Precisamente, la democracia es la gran herramienta política que puede generar procesos que se centren en la participación de los ciudadanos, en la búsqueda del bien común. Si los procesos detonados por las autodefensas y por las policías comunitarias desarrollan formas de participación social no armadas que se apoyen en la fuerza de la palabra, de la razón, del diálogo, de la no violencia, que son instrumentos reconocidos en las dinámicas democráticas, harían un gran bien a favor de la paz. Y si, además, desarrollan acciones que busquen el desarrollo integral de los pueblos, de manera que se generen condiciones económicas, culturales y sociales de equidad y de justicia, entonces se está caminando decididamente hacia la paz. En este caso, el uso de las armas puede ser legítimo y eficaz en la medida en que tenga cauces democráticos. Es el caso de los policías comunitarios, que son elegidos y controlados mediante asambleas democráticas por los pueblos. Lo que genera la seguridad y construye la paz no son las armas, sino los procedimientos democráticos.

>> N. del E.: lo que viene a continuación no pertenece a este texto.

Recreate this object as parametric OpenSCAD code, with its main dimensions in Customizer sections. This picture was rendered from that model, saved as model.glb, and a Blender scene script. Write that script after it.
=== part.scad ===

Las armas son sólo un fetiche al que se le atribuyen poderes como para vencer la violencia y dar seguridad. Este no es más que un mito que ha servido para justificar una estrategia que ha sido inútil y que ha causado daños mayores que los que se querían corregir. La seguridad no nos la van a dar los militares ni los policías, pues no está en sus manos. Ellos tienen que hacer sus tareas, que no tocan las raíces de la inseguridad, sino sólo sus efectos, mientras los ciudadanos hacemos las nuestras, cada quien donde vive y trabaja, desde su ubicación social. Y ya es tiempo de que el gobierno muestre inteligencia y voluntad política para hacer su trabajo relacionado con la seguridad de los ciudadanos, distanciándose de mitos y engaños que sólo desplazan las soluciones hacia el futuro. La paz no se construye con las armas en las manos de militares, policías o ciudadanos, sino con la inteligencia, el corazón y las manos de todos.